The new changes include doubling the amount of CPU PCIe lanes that are dedicated to high-speed NVMe storage solutions. The current generation Alder Lake and Raptor Lake platform has access to just four Gen 4 lanes for storage, but Arrow Lake with the new LGA 1851 socket will have access to eight total CPU lanes dedicated to storage. Four of those lanes will run at Gen 5 speeds while the others will run at Gen 4.

This will be a massive upgrade for Intel users and will allow Arrow Lake systems to run a single Gen 5 and a single Gen 4 NVMe SSD without biting into other CPU lanes that are typically dedicated toward a graphics card. It will also free up more PCIe connectivity from the chipset, to run more USB ports, PCIe slots, or additional M.2 storage slots. Though, Intel will still be slightly behind AMD’s competing AM5 platform which has access to 8 PCIe Gen 5 CPU lanes dedicated to NVMe storage.

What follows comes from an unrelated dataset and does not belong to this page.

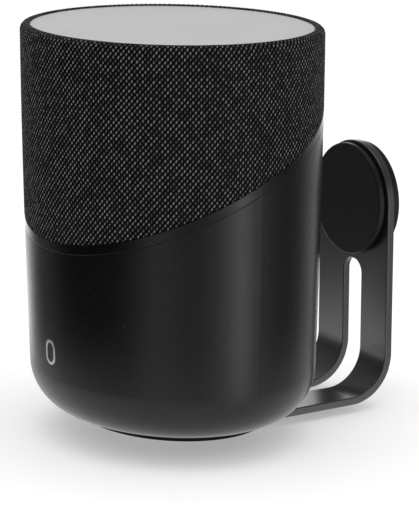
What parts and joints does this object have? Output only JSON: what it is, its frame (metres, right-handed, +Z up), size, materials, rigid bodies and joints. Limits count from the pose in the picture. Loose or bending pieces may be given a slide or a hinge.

lga1851 leaked cooler requirements
LGA 1851 Cooler Requirements - Sourced From Igor's Lab

Despite the massive upgrade in storage connectivity, the bad news is that current owners of modern mainstream Intel platforms won’t be able to reuse their coolers when upgrading to Arrow Lake. As previously stated, Igor has confirmed that LGA 1851 will require new mounting mechanisms that won’t be compatible with previous-generation cooler designs.

The biggest changes made to the mounting mechanism include drastic increases in mounting pressure that need to be applied by the CPU cooler in order to function properly. Specifically, the “Dynamic Compressive Maximum” pressure has increased from 489.5 N to 923 N, almost double the pressure compared to LGA 1700.